Starting at the line containing "const buggy = new THREE.Group();", please quote every line up to and including the line containing "obj.matrix_world = world", exactly, and nothing beyond.

(CAD and scene scripts)
........
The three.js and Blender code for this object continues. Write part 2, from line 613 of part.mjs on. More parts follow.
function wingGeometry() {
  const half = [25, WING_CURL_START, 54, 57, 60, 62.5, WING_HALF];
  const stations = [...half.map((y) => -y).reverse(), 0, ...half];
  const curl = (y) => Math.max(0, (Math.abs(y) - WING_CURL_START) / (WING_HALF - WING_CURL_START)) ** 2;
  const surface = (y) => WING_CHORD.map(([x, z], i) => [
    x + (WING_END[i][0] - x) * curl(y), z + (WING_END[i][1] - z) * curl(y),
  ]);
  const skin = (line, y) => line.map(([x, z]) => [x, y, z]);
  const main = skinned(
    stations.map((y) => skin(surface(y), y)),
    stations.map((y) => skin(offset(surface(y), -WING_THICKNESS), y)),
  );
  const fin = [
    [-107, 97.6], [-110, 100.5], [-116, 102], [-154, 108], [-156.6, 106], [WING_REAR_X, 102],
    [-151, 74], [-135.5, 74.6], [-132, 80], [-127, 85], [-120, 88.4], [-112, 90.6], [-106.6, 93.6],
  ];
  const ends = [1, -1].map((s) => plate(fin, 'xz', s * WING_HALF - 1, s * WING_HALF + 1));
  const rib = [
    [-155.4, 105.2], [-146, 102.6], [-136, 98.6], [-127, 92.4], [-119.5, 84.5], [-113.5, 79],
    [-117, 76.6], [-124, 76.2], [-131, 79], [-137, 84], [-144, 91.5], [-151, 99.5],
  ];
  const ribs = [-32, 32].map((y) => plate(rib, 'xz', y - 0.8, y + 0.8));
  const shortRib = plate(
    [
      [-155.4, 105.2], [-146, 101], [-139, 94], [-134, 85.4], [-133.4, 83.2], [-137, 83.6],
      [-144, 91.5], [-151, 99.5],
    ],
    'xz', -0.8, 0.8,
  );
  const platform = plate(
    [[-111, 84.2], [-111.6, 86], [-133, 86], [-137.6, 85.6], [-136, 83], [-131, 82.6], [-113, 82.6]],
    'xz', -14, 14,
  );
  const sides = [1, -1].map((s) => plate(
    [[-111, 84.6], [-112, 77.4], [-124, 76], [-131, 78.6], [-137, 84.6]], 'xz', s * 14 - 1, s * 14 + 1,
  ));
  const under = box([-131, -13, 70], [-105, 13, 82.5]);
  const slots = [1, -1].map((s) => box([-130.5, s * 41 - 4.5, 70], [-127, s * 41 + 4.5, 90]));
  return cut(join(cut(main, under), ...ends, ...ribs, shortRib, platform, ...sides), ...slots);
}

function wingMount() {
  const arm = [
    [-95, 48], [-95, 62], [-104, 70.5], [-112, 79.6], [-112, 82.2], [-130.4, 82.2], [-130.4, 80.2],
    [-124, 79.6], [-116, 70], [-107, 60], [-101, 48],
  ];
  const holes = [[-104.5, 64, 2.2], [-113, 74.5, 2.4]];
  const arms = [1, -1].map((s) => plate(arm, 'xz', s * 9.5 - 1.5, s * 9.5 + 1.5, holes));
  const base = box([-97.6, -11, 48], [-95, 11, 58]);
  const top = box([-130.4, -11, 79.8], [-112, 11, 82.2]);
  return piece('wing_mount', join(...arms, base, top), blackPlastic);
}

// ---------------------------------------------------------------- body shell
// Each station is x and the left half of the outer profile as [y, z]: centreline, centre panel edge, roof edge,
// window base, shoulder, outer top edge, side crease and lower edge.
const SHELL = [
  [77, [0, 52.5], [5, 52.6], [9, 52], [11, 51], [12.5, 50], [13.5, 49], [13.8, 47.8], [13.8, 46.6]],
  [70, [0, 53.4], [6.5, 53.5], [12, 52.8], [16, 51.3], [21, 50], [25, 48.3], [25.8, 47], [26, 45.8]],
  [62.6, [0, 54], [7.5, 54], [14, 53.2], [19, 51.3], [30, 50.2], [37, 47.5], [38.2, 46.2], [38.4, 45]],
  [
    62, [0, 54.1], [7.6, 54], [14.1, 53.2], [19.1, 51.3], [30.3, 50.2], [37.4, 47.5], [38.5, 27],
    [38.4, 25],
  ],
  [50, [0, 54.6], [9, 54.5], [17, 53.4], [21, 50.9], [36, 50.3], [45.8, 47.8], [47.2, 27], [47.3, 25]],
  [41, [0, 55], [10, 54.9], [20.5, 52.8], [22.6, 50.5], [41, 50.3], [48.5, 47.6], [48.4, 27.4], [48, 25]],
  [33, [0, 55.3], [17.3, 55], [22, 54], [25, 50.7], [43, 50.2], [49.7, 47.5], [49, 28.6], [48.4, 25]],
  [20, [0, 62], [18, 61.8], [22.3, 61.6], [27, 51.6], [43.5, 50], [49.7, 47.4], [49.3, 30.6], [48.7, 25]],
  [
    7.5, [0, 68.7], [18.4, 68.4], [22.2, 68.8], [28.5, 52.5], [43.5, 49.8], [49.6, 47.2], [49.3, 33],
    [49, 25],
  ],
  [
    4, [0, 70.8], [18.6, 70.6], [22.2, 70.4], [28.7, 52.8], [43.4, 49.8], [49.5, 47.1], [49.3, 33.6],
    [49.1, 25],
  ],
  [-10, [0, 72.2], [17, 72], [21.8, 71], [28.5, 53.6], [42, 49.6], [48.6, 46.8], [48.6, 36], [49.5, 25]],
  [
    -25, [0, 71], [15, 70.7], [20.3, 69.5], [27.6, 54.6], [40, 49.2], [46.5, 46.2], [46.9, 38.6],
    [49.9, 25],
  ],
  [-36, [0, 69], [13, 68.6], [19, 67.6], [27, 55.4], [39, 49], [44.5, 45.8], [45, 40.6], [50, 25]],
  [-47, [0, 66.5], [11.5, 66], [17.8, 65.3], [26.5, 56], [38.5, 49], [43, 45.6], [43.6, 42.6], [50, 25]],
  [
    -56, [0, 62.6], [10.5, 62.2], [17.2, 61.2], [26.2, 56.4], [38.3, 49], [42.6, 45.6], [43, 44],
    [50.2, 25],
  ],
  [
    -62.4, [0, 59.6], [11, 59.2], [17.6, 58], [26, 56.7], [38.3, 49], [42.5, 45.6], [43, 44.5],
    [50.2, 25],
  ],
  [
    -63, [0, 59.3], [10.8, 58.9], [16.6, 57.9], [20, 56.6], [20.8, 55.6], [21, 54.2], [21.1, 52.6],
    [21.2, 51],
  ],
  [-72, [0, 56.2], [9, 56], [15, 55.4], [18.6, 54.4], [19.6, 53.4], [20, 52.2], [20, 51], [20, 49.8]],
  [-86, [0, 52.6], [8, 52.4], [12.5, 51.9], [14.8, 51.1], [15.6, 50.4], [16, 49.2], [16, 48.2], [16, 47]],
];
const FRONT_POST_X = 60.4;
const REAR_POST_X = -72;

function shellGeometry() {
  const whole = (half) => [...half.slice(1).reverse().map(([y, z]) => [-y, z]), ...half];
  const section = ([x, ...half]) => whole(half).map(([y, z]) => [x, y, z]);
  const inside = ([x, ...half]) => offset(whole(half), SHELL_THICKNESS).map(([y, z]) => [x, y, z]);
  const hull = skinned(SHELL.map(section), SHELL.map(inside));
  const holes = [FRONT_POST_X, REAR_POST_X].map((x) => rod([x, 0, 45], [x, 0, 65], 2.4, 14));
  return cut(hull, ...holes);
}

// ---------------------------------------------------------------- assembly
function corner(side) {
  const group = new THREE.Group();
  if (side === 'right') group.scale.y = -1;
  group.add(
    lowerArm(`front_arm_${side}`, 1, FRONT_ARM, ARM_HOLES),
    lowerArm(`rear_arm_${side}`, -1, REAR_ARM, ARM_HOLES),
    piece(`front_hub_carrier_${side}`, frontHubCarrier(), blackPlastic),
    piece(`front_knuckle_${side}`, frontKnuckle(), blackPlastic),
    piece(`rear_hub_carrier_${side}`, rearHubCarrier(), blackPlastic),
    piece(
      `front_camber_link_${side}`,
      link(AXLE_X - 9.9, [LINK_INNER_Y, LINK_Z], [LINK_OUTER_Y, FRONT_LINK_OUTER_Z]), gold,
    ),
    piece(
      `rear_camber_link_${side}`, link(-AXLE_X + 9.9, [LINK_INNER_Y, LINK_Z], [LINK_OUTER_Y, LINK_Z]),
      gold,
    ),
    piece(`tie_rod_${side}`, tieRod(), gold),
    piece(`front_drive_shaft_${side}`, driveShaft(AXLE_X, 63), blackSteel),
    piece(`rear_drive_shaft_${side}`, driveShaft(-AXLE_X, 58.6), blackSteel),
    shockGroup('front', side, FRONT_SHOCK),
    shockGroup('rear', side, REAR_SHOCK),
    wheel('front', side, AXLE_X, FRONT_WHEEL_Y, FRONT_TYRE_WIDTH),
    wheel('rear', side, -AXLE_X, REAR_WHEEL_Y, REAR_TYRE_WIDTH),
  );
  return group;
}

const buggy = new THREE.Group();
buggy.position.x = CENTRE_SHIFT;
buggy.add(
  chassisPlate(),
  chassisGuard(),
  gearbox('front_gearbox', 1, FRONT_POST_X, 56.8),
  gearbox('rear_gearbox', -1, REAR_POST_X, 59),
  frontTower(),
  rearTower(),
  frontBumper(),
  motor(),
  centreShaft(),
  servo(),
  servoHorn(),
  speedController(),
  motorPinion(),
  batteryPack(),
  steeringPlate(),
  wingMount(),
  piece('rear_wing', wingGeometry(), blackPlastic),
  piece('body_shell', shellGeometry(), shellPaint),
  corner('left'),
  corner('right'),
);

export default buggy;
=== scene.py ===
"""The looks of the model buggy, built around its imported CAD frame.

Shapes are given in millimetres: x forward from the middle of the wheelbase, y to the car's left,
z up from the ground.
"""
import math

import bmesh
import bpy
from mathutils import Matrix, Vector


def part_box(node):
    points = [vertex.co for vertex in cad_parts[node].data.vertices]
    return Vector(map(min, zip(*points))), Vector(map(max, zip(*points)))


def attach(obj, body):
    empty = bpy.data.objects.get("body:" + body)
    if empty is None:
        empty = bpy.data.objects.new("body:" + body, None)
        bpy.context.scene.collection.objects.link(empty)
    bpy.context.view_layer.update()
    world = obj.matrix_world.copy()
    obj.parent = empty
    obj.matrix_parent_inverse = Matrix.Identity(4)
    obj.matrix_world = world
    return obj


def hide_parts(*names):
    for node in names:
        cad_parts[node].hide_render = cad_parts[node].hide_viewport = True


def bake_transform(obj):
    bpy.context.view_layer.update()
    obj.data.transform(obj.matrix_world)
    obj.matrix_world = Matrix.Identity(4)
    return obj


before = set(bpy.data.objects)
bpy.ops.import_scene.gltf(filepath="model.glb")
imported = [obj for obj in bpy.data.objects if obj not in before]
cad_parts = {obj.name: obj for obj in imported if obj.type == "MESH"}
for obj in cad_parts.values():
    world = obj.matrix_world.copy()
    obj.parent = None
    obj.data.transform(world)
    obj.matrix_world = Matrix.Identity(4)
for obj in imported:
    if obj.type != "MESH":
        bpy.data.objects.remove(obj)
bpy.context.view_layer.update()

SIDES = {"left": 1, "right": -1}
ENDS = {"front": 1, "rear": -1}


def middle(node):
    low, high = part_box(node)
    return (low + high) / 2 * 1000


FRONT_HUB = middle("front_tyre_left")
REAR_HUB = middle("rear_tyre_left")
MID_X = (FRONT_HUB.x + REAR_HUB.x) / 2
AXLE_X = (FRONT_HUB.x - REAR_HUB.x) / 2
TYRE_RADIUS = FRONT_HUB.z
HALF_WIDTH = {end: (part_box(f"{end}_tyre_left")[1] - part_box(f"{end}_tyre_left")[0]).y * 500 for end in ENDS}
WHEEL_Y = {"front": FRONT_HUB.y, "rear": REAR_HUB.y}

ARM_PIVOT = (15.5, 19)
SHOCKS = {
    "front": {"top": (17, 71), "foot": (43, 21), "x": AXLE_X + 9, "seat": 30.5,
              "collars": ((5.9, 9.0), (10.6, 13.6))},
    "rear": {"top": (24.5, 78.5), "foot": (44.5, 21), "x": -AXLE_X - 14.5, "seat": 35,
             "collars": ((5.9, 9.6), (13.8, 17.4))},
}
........
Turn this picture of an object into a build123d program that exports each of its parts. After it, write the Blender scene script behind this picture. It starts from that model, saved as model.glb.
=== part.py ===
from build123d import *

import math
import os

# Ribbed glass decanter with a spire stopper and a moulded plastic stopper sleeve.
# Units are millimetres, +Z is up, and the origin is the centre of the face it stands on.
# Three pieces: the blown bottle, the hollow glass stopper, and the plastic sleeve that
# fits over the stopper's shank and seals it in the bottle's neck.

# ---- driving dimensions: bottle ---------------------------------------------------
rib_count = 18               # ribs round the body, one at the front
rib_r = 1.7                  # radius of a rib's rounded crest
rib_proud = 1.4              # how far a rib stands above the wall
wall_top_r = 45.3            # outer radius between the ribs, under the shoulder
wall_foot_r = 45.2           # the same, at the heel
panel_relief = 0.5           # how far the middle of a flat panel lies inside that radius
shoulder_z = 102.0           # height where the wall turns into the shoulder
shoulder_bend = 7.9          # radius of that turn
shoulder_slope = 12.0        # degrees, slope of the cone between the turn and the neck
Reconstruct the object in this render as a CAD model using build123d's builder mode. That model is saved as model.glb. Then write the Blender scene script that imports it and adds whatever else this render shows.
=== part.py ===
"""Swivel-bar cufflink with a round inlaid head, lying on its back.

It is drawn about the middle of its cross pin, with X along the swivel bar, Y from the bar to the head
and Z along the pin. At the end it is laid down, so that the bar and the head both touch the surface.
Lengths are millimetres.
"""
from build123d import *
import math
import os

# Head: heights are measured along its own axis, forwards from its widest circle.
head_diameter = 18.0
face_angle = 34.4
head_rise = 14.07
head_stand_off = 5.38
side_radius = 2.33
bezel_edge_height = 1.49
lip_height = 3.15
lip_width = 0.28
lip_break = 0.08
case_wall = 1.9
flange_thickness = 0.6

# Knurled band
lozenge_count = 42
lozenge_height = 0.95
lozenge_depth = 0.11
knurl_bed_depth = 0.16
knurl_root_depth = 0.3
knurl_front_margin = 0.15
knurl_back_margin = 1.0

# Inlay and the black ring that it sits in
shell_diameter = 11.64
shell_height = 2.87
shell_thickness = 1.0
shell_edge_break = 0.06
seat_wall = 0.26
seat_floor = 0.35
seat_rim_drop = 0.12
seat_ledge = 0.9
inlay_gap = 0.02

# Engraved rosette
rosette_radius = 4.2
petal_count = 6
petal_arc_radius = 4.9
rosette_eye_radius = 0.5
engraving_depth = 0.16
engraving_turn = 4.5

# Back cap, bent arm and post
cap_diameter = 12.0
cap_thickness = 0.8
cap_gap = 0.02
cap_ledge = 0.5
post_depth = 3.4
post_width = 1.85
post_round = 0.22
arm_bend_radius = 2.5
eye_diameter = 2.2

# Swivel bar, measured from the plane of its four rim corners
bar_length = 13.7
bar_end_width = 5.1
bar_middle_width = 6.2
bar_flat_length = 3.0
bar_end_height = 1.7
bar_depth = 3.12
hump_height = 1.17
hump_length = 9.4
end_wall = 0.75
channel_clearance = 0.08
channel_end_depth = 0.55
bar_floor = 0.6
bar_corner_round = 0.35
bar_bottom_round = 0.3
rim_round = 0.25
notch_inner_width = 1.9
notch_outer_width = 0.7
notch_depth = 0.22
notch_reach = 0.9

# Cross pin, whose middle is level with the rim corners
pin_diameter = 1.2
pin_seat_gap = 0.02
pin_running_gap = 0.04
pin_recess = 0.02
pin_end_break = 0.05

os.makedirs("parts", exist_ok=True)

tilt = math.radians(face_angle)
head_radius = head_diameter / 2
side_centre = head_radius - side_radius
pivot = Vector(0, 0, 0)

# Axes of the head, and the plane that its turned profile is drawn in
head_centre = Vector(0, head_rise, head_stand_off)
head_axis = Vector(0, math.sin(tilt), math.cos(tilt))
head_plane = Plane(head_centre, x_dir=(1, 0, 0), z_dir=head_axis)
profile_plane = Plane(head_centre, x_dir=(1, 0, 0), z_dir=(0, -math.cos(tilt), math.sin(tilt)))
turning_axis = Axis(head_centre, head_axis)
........
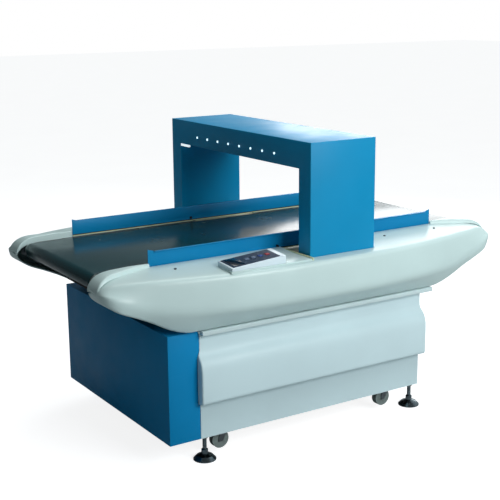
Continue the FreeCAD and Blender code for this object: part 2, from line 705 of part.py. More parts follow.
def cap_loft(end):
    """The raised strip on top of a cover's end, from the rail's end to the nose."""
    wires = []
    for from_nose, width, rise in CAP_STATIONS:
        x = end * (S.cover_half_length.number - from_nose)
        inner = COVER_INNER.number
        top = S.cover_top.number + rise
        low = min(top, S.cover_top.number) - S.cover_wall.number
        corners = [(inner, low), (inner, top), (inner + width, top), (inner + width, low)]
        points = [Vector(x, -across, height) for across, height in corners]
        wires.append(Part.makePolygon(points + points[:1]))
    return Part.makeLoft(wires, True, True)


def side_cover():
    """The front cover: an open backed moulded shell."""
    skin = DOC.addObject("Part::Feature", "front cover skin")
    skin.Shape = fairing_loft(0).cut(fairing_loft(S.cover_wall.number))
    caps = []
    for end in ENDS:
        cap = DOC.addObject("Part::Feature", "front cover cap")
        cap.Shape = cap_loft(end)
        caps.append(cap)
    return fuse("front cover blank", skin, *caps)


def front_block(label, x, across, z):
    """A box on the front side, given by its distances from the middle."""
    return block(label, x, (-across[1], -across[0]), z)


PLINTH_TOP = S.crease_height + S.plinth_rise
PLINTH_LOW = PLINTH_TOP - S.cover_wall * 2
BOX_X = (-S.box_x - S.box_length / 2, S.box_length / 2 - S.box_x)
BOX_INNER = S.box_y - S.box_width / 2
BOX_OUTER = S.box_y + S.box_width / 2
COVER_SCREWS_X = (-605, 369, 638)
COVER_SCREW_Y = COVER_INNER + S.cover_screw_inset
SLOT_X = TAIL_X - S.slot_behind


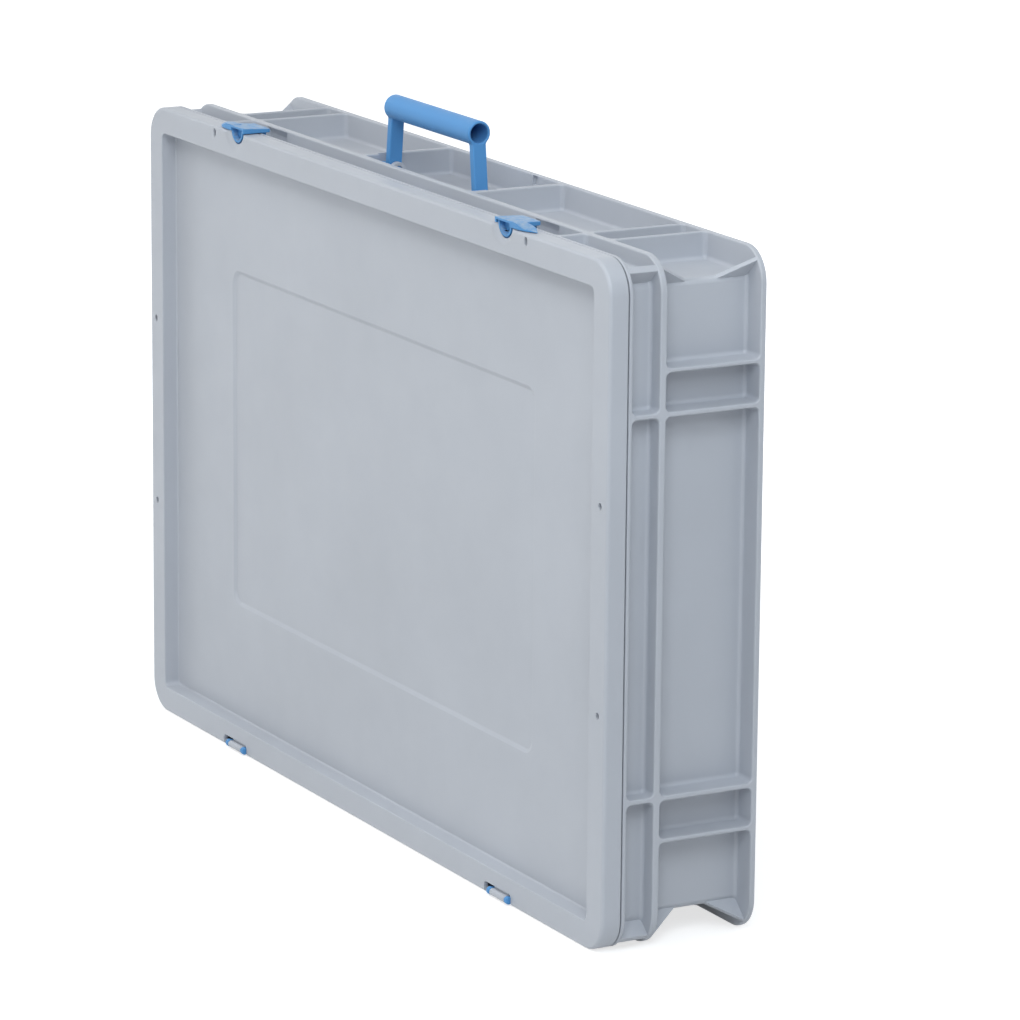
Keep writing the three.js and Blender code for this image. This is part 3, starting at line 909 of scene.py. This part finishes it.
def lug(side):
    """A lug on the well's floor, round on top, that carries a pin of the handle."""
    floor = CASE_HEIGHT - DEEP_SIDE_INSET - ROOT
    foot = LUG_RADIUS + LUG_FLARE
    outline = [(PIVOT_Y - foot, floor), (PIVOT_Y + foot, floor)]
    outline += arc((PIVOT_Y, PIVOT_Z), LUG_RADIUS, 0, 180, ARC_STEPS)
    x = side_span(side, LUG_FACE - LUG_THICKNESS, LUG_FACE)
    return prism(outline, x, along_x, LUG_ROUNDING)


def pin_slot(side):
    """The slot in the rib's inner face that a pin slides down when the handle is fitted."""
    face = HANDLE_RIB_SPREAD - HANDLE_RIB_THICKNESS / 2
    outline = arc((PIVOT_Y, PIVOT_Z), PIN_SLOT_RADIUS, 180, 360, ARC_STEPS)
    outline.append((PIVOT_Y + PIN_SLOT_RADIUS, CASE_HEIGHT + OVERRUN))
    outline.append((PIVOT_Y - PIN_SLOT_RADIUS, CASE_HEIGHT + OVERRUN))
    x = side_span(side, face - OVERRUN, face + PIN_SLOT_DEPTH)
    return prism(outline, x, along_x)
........
Output below
const buggy = new THREE.Group();
buggy.position.x = CENTRE_SHIFT;
buggy.add(
  chassisPlate(),
  chassisGuard(),
  gearbox('front_gearbox', 1, FRONT_POST_X, 56.8),
  gearbox('rear_gearbox', -1, REAR_POST_X, 59),
  frontTower(),
  rearTower(),
  frontBumper(),
  motor(),
  centreShaft(),
  servo(),
  servoHorn(),
  speedController(),
  motorPinion(),
  batteryPack(),
  steeringPlate(),
  wingMount(),
  piece('rear_wing', wingGeometry(), blackPlastic),
  piece('body_shell', shellGeometry(), shellPaint),
  corner('left'),
  corner('right'),
);

export default buggy;
=== scene.py ===
"""The looks of the model buggy, built around its imported CAD frame.

Shapes are given in millimetres: x forward from the middle of the wheelbase, y to the car's left,
z up from the ground.
"""
import math

import bmesh
import bpy
from mathutils import Matrix, Vector


def part_box(node):
    points = [vertex.co for vertex in cad_parts[node].data.vertices]
    return Vector(map(min, zip(*points))), Vector(map(max, zip(*points)))


def attach(obj, body):
    empty = bpy.data.objects.get("body:" + body)
    if empty is None:
        empty = bpy.data.objects.new("body:" + body, None)
        bpy.context.scene.collection.objects.link(empty)
    bpy.context.view_layer.update()
    world = obj.matrix_world.copy()
    obj.parent = empty
    obj.matrix_parent_inverse = Matrix.Identity(4)
    obj.matrix_world = world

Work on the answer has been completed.